[CAD and scene scripts]
((
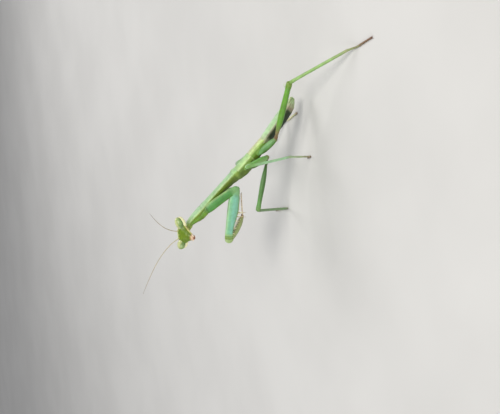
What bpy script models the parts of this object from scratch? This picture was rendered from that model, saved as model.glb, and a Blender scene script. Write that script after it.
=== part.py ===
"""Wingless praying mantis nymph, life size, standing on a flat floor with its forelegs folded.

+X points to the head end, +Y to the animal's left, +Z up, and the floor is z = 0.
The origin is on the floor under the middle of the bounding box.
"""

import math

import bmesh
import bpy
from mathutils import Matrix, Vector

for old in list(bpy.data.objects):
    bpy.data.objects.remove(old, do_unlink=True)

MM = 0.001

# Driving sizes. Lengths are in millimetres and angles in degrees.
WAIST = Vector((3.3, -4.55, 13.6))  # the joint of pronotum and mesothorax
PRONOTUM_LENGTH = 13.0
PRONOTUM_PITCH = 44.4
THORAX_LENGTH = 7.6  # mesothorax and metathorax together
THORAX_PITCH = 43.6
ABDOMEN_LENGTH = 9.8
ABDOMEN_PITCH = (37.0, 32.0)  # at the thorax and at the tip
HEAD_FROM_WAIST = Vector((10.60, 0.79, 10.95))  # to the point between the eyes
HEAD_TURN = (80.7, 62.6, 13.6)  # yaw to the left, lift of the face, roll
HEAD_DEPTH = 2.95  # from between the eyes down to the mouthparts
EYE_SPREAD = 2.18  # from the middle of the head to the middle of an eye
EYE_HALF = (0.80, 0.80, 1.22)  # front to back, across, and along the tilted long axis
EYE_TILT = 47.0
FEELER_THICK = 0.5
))
((
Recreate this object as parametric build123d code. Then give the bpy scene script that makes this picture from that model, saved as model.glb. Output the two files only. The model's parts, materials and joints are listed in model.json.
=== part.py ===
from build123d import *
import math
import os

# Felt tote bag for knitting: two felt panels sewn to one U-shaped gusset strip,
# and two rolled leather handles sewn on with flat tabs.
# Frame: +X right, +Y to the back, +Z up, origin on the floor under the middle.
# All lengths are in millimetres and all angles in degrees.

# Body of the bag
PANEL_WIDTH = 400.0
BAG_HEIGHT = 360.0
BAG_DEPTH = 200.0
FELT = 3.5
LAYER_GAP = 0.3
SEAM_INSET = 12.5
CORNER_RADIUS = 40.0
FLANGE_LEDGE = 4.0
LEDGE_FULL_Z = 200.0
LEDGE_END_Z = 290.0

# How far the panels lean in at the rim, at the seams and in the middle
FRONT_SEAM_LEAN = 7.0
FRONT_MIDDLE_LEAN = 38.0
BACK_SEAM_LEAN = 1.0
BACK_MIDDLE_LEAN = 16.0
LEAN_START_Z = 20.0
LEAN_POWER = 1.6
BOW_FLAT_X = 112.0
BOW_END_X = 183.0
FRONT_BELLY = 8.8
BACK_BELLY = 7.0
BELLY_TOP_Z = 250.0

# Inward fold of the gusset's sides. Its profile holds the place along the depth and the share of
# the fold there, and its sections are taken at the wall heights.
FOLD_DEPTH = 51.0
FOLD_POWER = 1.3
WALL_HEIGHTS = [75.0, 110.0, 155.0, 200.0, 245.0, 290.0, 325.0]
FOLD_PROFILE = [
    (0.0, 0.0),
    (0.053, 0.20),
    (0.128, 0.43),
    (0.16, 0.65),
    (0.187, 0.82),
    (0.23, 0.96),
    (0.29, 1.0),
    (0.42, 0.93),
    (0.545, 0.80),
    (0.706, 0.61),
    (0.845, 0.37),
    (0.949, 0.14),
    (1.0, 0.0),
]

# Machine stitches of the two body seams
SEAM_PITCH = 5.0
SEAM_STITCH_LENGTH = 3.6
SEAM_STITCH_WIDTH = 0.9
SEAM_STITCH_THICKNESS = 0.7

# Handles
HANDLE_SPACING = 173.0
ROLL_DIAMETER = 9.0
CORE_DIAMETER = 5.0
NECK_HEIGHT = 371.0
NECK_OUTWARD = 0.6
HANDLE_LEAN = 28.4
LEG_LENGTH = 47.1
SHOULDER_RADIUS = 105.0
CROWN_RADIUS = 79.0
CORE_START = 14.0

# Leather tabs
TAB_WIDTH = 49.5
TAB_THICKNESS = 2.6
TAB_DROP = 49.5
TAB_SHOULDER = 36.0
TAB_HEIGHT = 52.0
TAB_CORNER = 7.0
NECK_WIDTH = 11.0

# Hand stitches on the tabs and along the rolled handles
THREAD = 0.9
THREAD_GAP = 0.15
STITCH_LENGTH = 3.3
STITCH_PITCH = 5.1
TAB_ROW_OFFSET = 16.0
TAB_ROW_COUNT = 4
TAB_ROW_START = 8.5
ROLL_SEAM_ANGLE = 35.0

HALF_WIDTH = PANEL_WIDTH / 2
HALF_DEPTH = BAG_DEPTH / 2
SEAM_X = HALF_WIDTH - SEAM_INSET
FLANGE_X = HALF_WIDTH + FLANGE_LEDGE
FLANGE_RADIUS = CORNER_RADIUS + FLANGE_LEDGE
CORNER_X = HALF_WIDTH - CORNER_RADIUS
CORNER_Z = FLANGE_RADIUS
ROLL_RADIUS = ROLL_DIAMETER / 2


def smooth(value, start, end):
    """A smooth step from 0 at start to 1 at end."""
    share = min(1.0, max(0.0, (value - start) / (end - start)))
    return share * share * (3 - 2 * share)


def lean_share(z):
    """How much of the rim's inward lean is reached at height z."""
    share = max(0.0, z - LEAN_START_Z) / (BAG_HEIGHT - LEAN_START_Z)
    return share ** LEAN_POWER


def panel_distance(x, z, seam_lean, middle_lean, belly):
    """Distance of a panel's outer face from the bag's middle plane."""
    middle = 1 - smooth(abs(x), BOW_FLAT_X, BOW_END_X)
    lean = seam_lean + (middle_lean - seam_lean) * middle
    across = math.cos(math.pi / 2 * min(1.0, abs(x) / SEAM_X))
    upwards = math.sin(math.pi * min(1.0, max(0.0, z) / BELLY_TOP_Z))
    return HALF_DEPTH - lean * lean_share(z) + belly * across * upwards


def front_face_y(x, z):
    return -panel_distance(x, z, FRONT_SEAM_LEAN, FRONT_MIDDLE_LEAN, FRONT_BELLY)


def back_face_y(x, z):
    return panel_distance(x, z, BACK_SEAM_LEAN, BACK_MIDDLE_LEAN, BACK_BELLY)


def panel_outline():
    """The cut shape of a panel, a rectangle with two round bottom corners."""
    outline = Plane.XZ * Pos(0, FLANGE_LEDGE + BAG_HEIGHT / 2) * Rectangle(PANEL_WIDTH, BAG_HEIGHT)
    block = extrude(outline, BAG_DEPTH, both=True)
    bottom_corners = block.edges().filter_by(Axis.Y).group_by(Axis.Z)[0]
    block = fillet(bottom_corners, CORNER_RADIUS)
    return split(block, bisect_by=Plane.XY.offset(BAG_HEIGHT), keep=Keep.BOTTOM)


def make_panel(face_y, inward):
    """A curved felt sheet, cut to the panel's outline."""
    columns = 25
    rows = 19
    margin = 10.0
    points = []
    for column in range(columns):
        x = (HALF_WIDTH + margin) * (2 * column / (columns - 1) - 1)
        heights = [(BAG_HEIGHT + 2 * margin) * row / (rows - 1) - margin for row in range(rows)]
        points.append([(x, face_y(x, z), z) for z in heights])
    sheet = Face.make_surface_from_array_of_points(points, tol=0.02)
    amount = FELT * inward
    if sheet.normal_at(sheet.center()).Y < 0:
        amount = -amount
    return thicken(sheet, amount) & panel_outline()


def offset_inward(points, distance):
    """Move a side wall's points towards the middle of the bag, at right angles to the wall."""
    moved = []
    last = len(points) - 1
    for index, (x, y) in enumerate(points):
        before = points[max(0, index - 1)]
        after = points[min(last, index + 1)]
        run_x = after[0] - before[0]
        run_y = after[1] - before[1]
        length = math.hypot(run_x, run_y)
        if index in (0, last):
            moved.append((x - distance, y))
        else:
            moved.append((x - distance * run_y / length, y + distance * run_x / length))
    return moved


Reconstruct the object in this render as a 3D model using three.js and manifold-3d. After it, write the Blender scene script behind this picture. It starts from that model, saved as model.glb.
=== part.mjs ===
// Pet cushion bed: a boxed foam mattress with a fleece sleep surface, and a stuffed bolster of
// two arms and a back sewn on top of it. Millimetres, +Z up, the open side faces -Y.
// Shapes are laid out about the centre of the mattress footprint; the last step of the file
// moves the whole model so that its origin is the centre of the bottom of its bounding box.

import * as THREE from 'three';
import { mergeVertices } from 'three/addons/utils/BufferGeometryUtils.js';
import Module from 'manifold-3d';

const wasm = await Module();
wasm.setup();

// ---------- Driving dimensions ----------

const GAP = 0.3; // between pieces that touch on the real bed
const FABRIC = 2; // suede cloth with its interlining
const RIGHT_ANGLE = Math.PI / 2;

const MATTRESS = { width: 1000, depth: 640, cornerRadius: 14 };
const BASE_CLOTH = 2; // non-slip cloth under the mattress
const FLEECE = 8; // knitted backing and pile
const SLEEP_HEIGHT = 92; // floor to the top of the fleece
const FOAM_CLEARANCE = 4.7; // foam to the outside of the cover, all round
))
=== Task instructions ===
Begin with the line containing "Reconstruct the object", end with the line containing "const FOAM_CLEARANCE = 4.7;", and transcribe exactly every line in that span, with nothing added.

=== Solution ===
Reconstruct the object in this render as a 3D model using three.js and manifold-3d. After it, write the Blender scene script behind this picture. It starts from that model, saved as model.glb.
=== part.mjs ===
// Pet cushion bed: a boxed foam mattress with a fleece sleep surface, and a stuffed bolster of
// two arms and a back sewn on top of it. Millimetres, +Z up, the open side faces -Y.
// Shapes are laid out about the centre of the mattress footprint; the last step of the file
// moves the whole model so that its origin is the centre of the bottom of its bounding box.

import * as THREE from 'three';
import { mergeVertices } from 'three/addons/utils/BufferGeometryUtils.js';
import Module from 'manifold-3d';

const wasm = await Module();
wasm.setup();

// ---------- Driving dimensions ----------

const GAP = 0.3; // between pieces that touch on the real bed
const FABRIC = 2; // suede cloth with its interlining
const RIGHT_ANGLE = Math.PI / 2;

const MATTRESS = { width: 1000, depth: 640, cornerRadius: 14 };
const BASE_CLOTH = 2; // non-slip cloth under the mattress
const FLEECE = 8; // knitted backing and pile
const SLEEP_HEIGHT = 92; // floor to the top of the fleece
const FOAM_CLEARANCE = 4.7; // foam to the outside of the cover, all round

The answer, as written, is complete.